At 5 a.m. my alarm managed to go off, but luckily I silenced it before anyone else was disturbed from slumber.  Granted, that only helped somewhat because, soon after I wandered to make myself some instant coffee and enjoy my “quiet on the porch” time, the loudest whippoorwill I’ve ever heard started singing – nonstop for at least 30 minutes.  It was enough to wake everyone in my bunkhouse (one of three) up.  After a delicious home-cooked breakfast for all of us, we began to split into groups; one  for canoeing and horseback riding (which would swap roles for the afternoon) and one for Dutch-oven cooking and hiking.  Knowing how often I hike and wanting to do things I don’t have as much opportunity to do, I was with the canoeing and horseback riding group.  Now, here’s where BOWX and BOW (most likely) differ:

The canoeing wasn’t a quick or leisurely jaunt across a river or up an easy stream; it was an hour-paddle upstream against a headwind to a shoal where, if you made it in decent time, you had a few moments to fish.  There were no guides or men in the canoes with us and experience definitely played into the efficiency and enjoyment of the trip.  My canoeing partner – who I knew right away would be much fun because she said “I enjoy being stern” – and I made decent time and were able to spend about 30 minutes fishing.  After everyone arrived and had a moment to rest, it was back downstream (and, of course, that wind died down!) to where our lunches were waiting.  We hastily ravaged our lunches and then ferried (via canoe) across the river to where our horses lay in wait. 

The horseback ride we participated in is not some touristy version of the “hour long, single file follow the leader” that most people are used to.  Again, experience in riding horses really provided a benefit and added to the enjoyment.  I was thrilled that I had the opportunity to ride one of the “experienced riders only” horses and I had a BLAST.  For hours we rode, across creeks and up ridges, through mud and dusty-hard pack.  After the long ride, knees screaming and tush complaining, some of us even had an opportunity to extend our ride by helping get the horses up another ridge to a trailer.  It was nothing short of the most fun I’ve had in a long time!

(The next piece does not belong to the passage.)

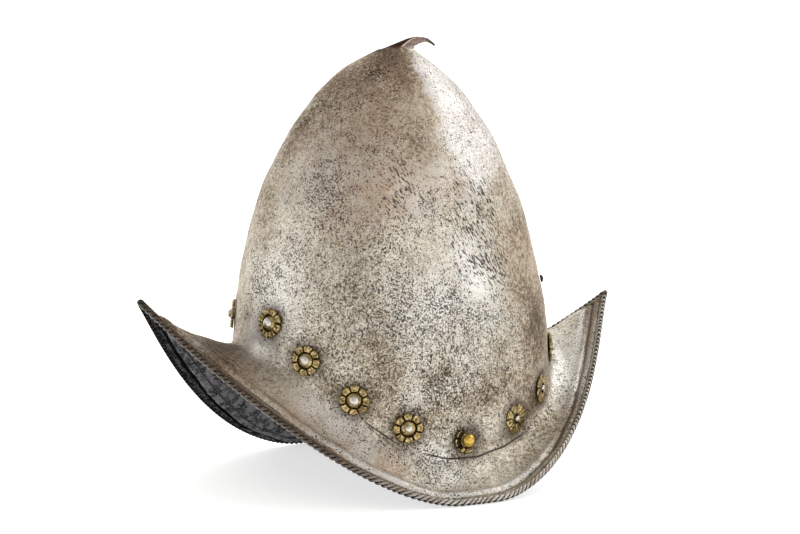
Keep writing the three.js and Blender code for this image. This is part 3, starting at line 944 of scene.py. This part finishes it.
def steel_material():
    look = Looks("forged_steel")
    above_crease = look.attribute("above_crease")
    at = look.coordinates()
    inside = look.attribute("inside_edge")
    under = look.attribute("under")
    tarnish = look.attribute("tarnish")
    patches = look.noise(at, 45, 6, 0.62, 0.5)
    blotch = look.noise(at, 150, 4, 0.6)
    speck = look.noise(at, 1300, 2, 0.6)
    pocks = look.noise(at, 760, 3, 0.7)
    glint = look.noise(at, 900, 2, 0.6)
    slanted = look.noise(look.stretched(at, streak_direction, 0.3), 820, 2, 0.6)
    amount = look.plus(look.minus(look.attribute("pitting"), 0.5), look.span(blotch, 0.32, 0.68, -0.2, 0.2))
    mixed = look.plus(look.times(pocks, 0.6), look.times(speck, 0.4))
    mixed = look.blend(look.attribute("streaks"), mixed, slanted)
    pit_value = look.plus(mixed, look.times(amount, 0.13))
    pits = look.span(pit_value, 0.535, 0.58)
    specks = look.span(look.plus(speck, look.times(amount, 0.12)), 0.5, 0.62)
    bright = (0.8, 0.756, 0.66)
    tan = (0.49, 0.403, 0.288)
    peach = (0.58, 0.4, 0.28)
    brown = (0.17, 0.12, 0.08)
    dark = (0.055, 0.046, 0.038)
    grain = look.noise(at, 430, 4, 0.7)
    cover = look.plus(tarnish, look.span(patches, 0.3, 0.7, -0.2, 0.2))
    cover = look.plus(cover, look.span(grain, 0.36, 0.64, -0.28, 0.28))
    look.colour = look.mix(look.span(cover, 0.15, 0.85, 0.0, 0.85), bright, tan)
    look.paint(look.times(look.span(cover, 0.75, 1.15), 0.8), brown)
    look.paint(look.times(look.span(cover, 1.15, 1.5), 0.8), dark)
    look.paint(look.times(look.attribute("rust"), look.span(blotch, 0.35, 0.6, 0.4, 1.0)), peach)
    band = look.line(inside, 6.6, 1.6, 3.0, 0.45)
    look.paint(look.times(band, look.span(patches, 0.3, 0.6, 0.5, 1.0)), brown)
    turn_away = look.math("ABSOLUTE", look.attribute("around"))
    half_width = look.span(turn_away, 1.85, 2.3, 3.4, 1.6)
    off_middle = look.math("ABSOLUTE", look.minus(inside, 12.9))
    rear_band = look.times(
        look.line(inside, 9.8, 2.6, 4.2, 0.75),
        look.span(turn_away, 1.8, 2.3),
        look.span(patches, 0.3, 0.55, 0.5, 1.0),
    )
    look.paint(rear_band, (0.26, 0.19, 0.135))
    # Painted highlight: pale line along the brim near the rear tips
    tip_highlight = look.times(look.line(inside, 15.6, 0.9, 2.2, 0.9), look.span(turn_away, 2.5, 2.75))
    look.paint(tip_highlight, (0.92, 0.9, 0.87))
    # Painted highlight: pale line along the crest of the brim's raised ridge, where it catches the light
    shoulder_highlight = look.times(
        look.span(look.math("DIVIDE", off_middle, half_width), 0.4, 1.0, 0.95, 0.0),
        look.span(turn_away, 0.8, 1.1),
        look.span(turn_away, 1.9, 2.2, 1.0, 0.1),
        look.span(blotch, 0.4, 0.5),
        look.span(tarnish, 0.6, 0.9, 1.0, 0.0),
    )
    look.paint(shoulder_highlight, (0.9, 0.88, 0.84))
    # Painted highlight: pale cool colour on the rear flank, where the lamps behind and to the right are
    # reflected
    look.paint(look.times(look.attribute("painted_side_highlight"), 0.55), (0.8, 0.785, 0.8))
    look.paint(look.times(look.attribute("cool"), 0.4, clamp=True), (0.33, 0.335, 0.345))
    # Painted highlight: near-white spots where the lamps' reflections fall
    sheen = look.times(look.attribute("sheen"), look.span(blotch, 0.3, 0.5, 0.6, 1.0), clamp=True)
    look.paint(sheen, (0.98, 0.955, 0.905))
    look.paint(look.times(look.attribute("on_stem"), 0.8), (0.36, 0.27, 0.235))
    look.paint(look.times(above_crease, 0.9), (0.07, 0.036, 0.023))
    look.paint(look.span(look.attribute("crease"), 0.3, 0.9, 0.0, 0.85), (0.85, 0.7, 0.62))
    scratch_place = look.plus(look.times(inside, 0.6), look.times(patches, 7.0))
    scratch = look.line_noise(scratch_place)
    scratched = look.times(look.span(tarnish, 0.6, 1.0), look.span(inside, 30.0, 120.0, 1.0, 0.0))
    look.paint(look.times(scratched, look.span(scratch, 0.55, 0.66), 0.7), dark)
    look.paint(look.times(scratched, look.span(pocks, 0.5, 0.6), 0.5), brown)
    look.paint(look.times(scratched, look.span(scratch, 0.42, 0.3), 0.25), tan)
    # Painted glints: near-white flecks, fewer where the tarnish is heavy
    painted_glints = look.times(look.span(glint, 0.56, 0.64), look.span(amount, -0.35, 0.2, 0.15, 0.7))
    look.paint(look.times(painted_glints, look.span(cover, 0.6, 1.1, 1.0, 0.1)), (0.9, 0.89, 0.86))
    look.paint(look.times(specks, 0.3), brown)
    look.paint(look.times(pits, 0.88), dark)
    # Dark brown halo round the rosettes: partly grime, partly painted shade
    halo = look.times(look.attribute("halo_dirt_and_shade"), look.span(pocks, 0.35, 0.6, 0.6, 1.0), clamp=True)
    look.paint(halo, (0.06, 0.038, 0.024))
    groove = look.line(inside, 9.5, 0.2, 0.9, 0.65)
    look.paint(look.times(groove, look.span(blotch, 0.3, 0.55, 0.5, 1.0)), dark)
    seam = look.line(inside, 4.4, 0.1, 0.6, 0.8)
    look.paint(seam, dark)
    look.paint(look.span(look.attribute("fold"), 0.12, 0.5, 0.0, 0.85), dark)
    under_colour = look.mix(look.span(blotch, 0.42, 0.58), (0.035, 0.035, 0.036), (0.19, 0.185, 0.192))
    # Painted glints: pale flecks on the dark underside
    under_colour = look.mix(look.span(pocks, 0.52, 0.6, 0.0, 0.6), under_colour, (0.3, 0.3, 0.31))
    rim_dark = look.times(look.span(inside, 5.0, 9.5, 0.9, 0.0), look.span(pocks, 0.4, 0.56, 1.0, 0.45))
    under_colour = look.mix(rim_dark, under_colour, (0.004, 0.004, 0.004))
    broken = look.span(blotch, 0.35, 0.6, 0.15, 1.0)
    trough = look.line(inside, 7.6, 0.7, 1.5, 0.95)
    under_colour = look.mix(trough, under_colour, (0.006, 0.006, 0.006))
    # The pale lines at 9.9 and 17.0 are painted highlights on the underside's ridges; the line at 14.2 is
    # dark
    for place, near, far, most, shade in (
        (9.9, 0.1, 0.6, 0.6, (0.36, 0.36, 0.37)),
        (14.2, 0.3, 1.1, 0.7, (0.008, 0.008, 0.008)),
        (17.0, 0.1, 0.7, 0.7, (0.2, 0.2, 0.21)),
    ):
        line = look.times(look.line(inside, place, near, far, most), broken)
        under_colour = look.mix(line, under_colour, shade)
    look.paint(under, under_colour)
    rough = look.plus(look.span(cover, 0.1, 0.9, 0.34, 0.5), look.times(specks, 0.08))
    rough = look.plus(rough, look.times(pits, 0.12), True)
    height = look.minus(look.times(glint, 0.9), look.times(specks, 0.4))
    height = look.minus(height, look.times(pits, 0.9))
    height = look.plus(height, look.times(look.times(blotch, under), 5.0))
    normal = look.bump(height, 0.00026, 0.9)
    dull = look.plus(under, look.times(above_crease, 0.8), True)
    edge = look.mix(dull, (0.72, 0.7, 0.68), (0.13, 0.13, 0.135))
    look.surface(Base_Color=look.colour, Metallic=1.0, Roughness=rough, Specular_Tint=edge, Normal=normal)
    return look.material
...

Opportunities to enjoy these types of events don’t come along as often as I’d like and I really surprised myself by loving the weekend.  I have never seen a group of people so dedicated to helping women learn – gently – how to adapt to nature.  Sometimes it’s hard for a person like me to remember that – even if it was eons ago – there were times when I was a first-time canoeist or a first-time horseman.  When I was growing up there weren’t a lot of events like this – sometimes you could get exposure through the Girl Scouts or summer camps – but the opportunity to learn more and get out there as an adult wasn’t ever present.  The BOW and BOWX provide opportunities for women to enjoy events and the outdoors in a safe, comfortable environment that is conducive to learning and honing skills under the leadership of a group of very helpful, very polite, and exceedingly patient men. 

So, that being said, if you know a woman who you think would like these events, share the news.  Tell her about it.  If she doesn’t want to go alone, recommend she take a friend.  In the end, the important part is that we share our love for nature and the outdoors and promote that ever-strong sense of independence, self-sufficiency, and eco-responsibility with people we know!